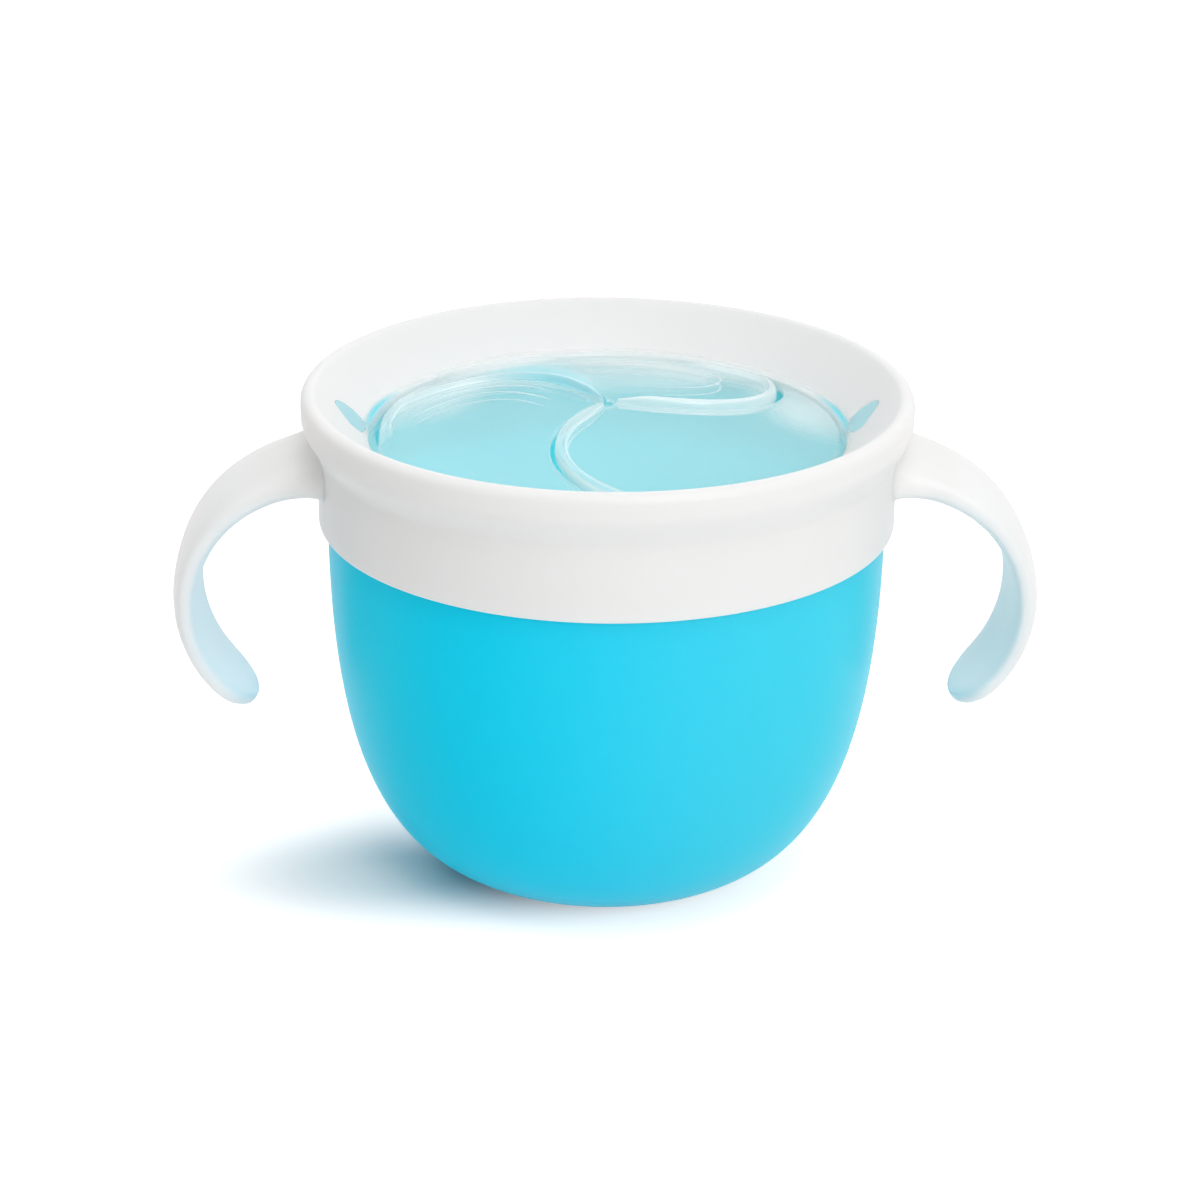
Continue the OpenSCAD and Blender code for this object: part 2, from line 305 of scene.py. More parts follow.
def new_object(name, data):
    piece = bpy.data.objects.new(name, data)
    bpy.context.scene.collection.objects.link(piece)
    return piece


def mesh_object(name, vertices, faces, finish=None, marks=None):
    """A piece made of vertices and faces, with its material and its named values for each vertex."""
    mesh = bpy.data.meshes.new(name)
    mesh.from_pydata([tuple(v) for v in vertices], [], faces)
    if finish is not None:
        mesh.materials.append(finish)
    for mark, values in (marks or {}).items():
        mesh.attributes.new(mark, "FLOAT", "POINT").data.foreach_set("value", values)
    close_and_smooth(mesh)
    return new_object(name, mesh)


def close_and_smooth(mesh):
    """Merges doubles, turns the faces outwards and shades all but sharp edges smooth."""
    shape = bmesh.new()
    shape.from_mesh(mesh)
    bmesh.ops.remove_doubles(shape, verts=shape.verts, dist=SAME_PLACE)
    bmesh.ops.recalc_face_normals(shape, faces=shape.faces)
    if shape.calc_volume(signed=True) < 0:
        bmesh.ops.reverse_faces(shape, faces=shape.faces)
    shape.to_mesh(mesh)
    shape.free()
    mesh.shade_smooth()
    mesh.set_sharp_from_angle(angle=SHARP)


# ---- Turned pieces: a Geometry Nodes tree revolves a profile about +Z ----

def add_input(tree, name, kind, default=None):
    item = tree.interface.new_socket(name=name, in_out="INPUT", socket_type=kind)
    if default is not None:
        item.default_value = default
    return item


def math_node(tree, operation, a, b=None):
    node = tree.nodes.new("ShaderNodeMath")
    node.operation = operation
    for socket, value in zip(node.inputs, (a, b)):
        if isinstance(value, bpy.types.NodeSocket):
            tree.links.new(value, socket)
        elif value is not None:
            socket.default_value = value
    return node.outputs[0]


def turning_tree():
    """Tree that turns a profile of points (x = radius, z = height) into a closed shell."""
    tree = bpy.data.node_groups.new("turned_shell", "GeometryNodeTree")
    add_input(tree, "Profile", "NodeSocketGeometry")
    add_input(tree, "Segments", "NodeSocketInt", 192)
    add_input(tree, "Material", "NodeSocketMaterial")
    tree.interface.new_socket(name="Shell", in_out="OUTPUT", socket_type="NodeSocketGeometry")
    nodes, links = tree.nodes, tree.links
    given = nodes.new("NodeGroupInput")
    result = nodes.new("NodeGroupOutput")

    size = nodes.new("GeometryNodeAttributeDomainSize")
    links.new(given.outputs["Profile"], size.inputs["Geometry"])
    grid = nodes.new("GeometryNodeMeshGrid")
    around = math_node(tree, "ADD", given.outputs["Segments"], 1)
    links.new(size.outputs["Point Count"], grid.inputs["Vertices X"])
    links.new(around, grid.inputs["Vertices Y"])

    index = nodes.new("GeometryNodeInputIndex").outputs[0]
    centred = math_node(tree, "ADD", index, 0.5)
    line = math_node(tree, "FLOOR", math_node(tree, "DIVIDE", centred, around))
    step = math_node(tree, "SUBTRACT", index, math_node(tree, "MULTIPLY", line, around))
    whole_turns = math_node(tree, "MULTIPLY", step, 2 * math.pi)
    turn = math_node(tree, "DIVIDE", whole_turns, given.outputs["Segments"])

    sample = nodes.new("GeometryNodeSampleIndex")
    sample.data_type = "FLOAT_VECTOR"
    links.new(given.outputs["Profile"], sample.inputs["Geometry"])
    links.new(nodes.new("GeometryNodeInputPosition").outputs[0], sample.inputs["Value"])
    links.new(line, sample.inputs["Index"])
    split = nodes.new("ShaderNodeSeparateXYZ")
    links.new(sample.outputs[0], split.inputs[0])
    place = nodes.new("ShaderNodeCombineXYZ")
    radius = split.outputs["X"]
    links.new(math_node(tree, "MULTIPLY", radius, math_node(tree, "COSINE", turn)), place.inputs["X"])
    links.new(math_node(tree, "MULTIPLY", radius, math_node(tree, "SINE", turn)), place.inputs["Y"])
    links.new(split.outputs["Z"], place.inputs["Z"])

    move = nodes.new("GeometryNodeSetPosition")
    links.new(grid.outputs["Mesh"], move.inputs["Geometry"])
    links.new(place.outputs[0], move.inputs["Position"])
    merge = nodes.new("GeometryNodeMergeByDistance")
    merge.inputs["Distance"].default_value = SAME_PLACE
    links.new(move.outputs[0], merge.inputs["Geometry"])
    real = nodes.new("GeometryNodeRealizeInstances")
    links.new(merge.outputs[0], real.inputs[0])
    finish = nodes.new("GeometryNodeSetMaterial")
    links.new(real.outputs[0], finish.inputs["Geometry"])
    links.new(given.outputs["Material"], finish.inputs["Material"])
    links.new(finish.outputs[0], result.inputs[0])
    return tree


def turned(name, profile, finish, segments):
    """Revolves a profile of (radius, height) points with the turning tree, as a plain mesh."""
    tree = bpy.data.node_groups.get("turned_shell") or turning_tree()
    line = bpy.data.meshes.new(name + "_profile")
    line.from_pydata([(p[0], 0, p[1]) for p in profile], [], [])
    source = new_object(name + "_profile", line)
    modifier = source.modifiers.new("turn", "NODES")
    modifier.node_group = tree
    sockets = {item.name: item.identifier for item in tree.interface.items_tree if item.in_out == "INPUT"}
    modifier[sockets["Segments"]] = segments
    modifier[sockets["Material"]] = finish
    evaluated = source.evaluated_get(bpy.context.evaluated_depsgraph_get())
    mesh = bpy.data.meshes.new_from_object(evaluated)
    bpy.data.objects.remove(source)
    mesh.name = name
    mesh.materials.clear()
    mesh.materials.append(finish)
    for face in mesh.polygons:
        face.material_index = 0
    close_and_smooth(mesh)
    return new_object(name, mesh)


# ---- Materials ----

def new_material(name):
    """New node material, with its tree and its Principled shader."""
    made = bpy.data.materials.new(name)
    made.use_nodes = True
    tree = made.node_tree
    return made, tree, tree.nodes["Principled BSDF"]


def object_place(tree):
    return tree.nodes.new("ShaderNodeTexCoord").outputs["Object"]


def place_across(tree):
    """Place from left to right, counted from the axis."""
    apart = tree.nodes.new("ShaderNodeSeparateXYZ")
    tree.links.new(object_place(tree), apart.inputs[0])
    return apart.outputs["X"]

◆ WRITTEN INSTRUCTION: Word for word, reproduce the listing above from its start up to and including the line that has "return piece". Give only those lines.

◆ SOLUTION BELOW:
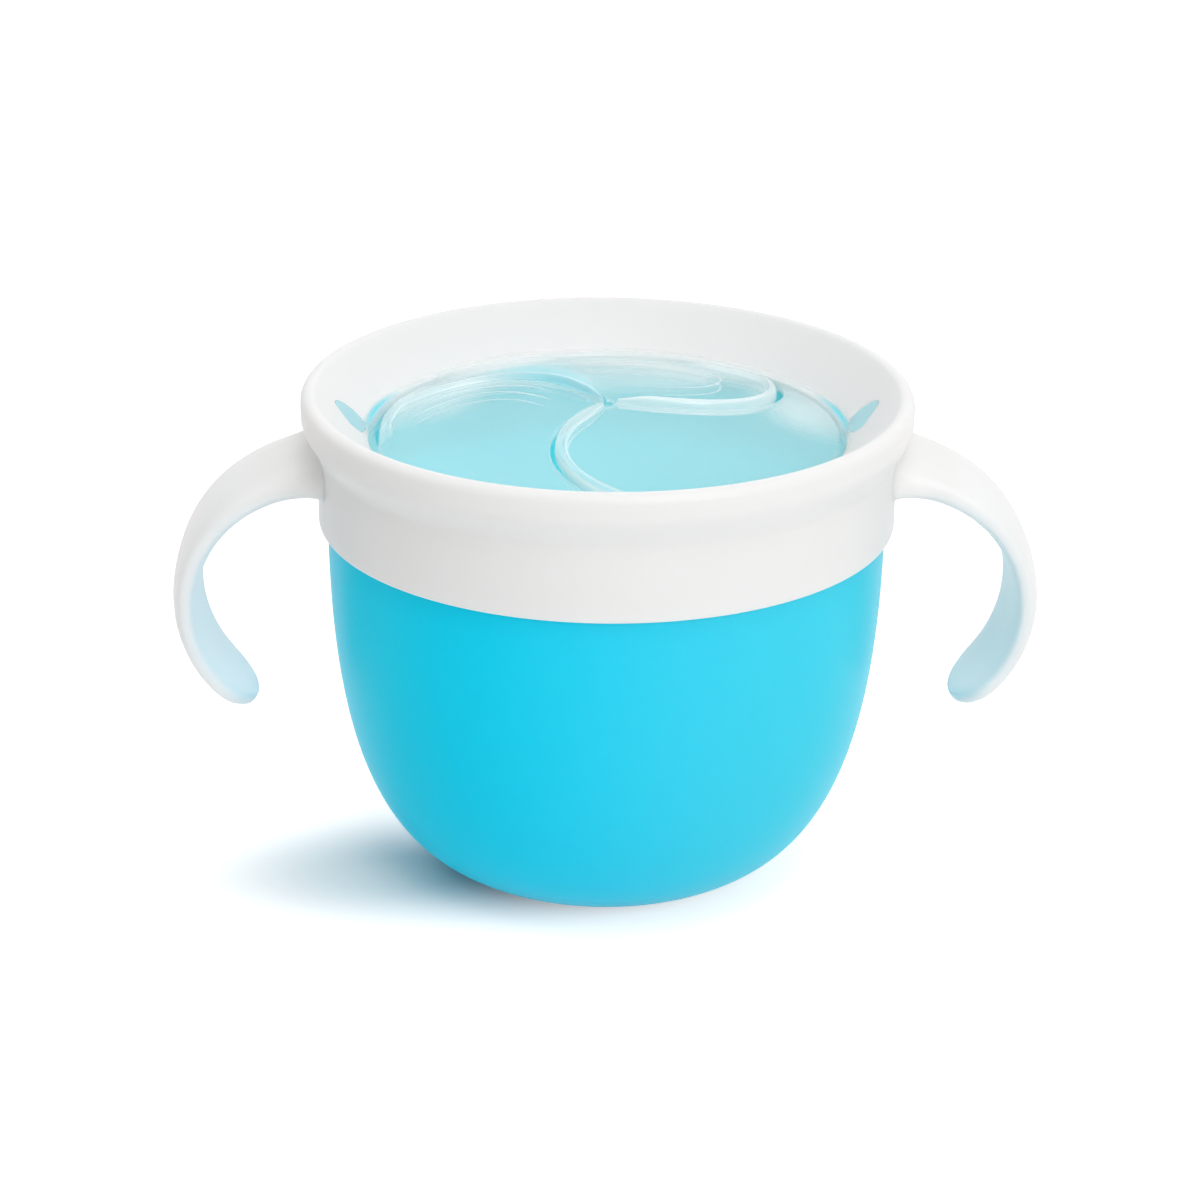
Continue the OpenSCAD and Blender code for this object: part 2, from line 305 of scene.py. More parts follow.
def new_object(name, data):
    piece = bpy.data.objects.new(name, data)
    bpy.context.scene.collection.objects.link(piece)
    return piece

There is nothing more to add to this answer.